● **Recorded data**
__________

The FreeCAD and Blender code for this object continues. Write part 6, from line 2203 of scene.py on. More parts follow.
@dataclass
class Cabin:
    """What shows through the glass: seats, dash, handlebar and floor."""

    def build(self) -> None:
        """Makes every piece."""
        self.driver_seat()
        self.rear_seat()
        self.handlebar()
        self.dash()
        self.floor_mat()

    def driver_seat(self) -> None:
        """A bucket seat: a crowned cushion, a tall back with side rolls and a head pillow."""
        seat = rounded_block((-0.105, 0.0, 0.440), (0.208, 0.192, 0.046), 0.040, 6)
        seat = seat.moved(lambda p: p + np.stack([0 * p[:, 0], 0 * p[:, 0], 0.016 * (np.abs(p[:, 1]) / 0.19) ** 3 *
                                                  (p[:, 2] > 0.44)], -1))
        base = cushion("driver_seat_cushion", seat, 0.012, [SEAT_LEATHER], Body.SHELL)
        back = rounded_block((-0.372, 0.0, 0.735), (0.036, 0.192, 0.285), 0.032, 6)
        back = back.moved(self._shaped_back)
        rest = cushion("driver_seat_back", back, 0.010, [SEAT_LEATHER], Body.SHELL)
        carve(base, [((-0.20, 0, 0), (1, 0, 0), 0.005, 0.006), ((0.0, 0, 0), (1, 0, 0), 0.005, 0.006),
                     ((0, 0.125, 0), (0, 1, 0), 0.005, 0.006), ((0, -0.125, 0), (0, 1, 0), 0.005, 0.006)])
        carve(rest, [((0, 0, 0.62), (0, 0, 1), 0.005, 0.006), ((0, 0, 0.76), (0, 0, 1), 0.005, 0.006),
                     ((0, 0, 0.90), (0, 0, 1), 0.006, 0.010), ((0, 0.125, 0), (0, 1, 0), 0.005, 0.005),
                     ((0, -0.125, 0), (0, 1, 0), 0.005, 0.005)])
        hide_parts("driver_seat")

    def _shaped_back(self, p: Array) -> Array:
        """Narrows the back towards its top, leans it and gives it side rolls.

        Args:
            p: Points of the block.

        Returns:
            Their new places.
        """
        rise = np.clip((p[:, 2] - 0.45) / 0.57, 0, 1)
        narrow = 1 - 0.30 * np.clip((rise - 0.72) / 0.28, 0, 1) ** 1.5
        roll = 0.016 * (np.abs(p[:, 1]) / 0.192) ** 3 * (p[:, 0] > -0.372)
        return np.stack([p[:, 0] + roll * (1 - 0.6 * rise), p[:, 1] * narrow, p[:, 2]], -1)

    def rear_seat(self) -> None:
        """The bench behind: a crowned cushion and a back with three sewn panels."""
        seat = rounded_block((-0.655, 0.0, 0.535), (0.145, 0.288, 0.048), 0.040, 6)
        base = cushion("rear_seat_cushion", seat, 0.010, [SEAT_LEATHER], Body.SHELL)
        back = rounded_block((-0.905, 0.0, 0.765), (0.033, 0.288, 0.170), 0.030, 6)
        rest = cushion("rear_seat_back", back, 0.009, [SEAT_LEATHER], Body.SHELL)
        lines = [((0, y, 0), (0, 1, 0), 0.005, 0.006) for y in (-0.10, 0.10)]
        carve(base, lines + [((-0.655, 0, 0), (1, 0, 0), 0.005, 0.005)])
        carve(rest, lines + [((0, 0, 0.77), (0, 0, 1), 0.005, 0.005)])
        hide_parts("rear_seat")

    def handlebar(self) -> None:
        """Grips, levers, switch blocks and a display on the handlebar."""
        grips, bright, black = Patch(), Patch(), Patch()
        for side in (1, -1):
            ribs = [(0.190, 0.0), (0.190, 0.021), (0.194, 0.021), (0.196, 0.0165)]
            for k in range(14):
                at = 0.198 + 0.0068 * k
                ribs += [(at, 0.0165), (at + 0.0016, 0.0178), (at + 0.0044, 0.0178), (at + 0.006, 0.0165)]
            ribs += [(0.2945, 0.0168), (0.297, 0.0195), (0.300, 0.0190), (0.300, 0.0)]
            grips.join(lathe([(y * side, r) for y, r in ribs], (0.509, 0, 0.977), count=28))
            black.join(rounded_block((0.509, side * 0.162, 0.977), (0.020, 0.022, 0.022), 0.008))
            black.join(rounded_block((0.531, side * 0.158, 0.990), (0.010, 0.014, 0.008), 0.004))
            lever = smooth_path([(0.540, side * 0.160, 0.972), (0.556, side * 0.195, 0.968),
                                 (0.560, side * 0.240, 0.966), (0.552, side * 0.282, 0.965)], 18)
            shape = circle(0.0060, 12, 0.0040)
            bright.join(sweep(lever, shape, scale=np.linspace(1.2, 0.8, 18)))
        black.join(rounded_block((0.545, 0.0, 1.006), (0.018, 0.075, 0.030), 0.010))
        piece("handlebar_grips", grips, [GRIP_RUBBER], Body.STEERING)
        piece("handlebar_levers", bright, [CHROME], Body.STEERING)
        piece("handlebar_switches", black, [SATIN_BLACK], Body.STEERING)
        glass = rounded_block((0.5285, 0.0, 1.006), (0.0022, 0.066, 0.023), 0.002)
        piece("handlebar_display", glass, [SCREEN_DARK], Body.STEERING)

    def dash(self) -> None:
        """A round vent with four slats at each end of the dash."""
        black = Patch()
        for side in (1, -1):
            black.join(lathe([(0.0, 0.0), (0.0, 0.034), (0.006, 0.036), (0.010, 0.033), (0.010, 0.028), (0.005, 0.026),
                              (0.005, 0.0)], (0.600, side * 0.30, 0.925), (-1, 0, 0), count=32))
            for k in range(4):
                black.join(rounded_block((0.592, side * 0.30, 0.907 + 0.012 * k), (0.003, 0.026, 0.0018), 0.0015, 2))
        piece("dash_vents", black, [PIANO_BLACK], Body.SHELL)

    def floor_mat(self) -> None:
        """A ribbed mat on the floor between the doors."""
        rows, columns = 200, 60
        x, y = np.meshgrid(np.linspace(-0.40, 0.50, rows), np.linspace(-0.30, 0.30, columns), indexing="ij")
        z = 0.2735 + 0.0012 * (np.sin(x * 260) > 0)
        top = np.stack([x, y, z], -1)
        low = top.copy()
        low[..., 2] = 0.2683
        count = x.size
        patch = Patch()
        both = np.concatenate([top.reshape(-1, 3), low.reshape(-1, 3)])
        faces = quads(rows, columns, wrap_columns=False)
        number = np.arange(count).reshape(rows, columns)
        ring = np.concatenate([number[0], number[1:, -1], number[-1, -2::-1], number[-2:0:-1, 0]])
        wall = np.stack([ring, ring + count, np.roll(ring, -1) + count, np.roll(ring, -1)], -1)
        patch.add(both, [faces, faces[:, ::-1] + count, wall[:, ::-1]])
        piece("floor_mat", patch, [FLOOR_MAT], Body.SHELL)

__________

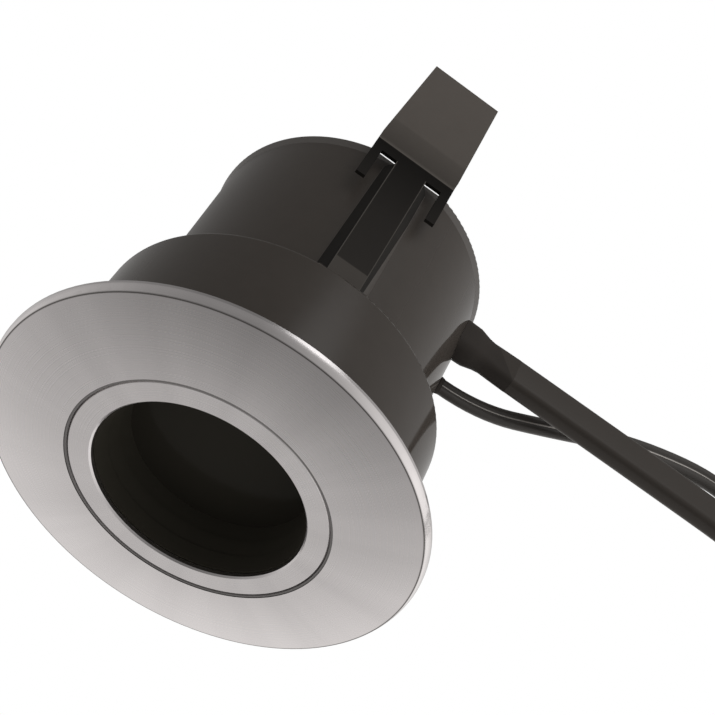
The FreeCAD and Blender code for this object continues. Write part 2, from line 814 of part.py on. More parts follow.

__________

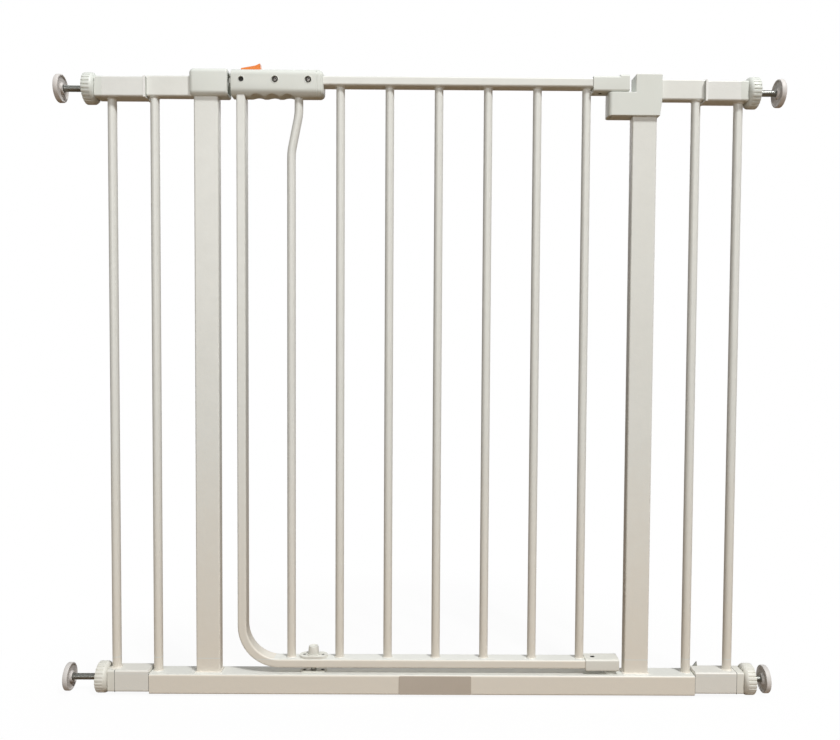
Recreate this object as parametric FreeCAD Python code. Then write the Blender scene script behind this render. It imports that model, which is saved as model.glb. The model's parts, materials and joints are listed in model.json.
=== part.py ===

__________

● **Given instruction**
Repeat word for word the lines from the line containing "scene.py on. More parts follow." to the line containing "self.floor_mat()", both lines included; nothing else should appear.

● **Response below**
The FreeCAD and Blender code for this object continues. Write part 6, from line 2203 of scene.py on. More parts follow.
@dataclass
class Cabin:
    """What shows through the glass: seats, dash, handlebar and floor."""

    def build(self) -> None:
        """Makes every piece."""
        self.driver_seat()
        self.rear_seat()
        self.handlebar()
        self.dash()
        self.floor_mat()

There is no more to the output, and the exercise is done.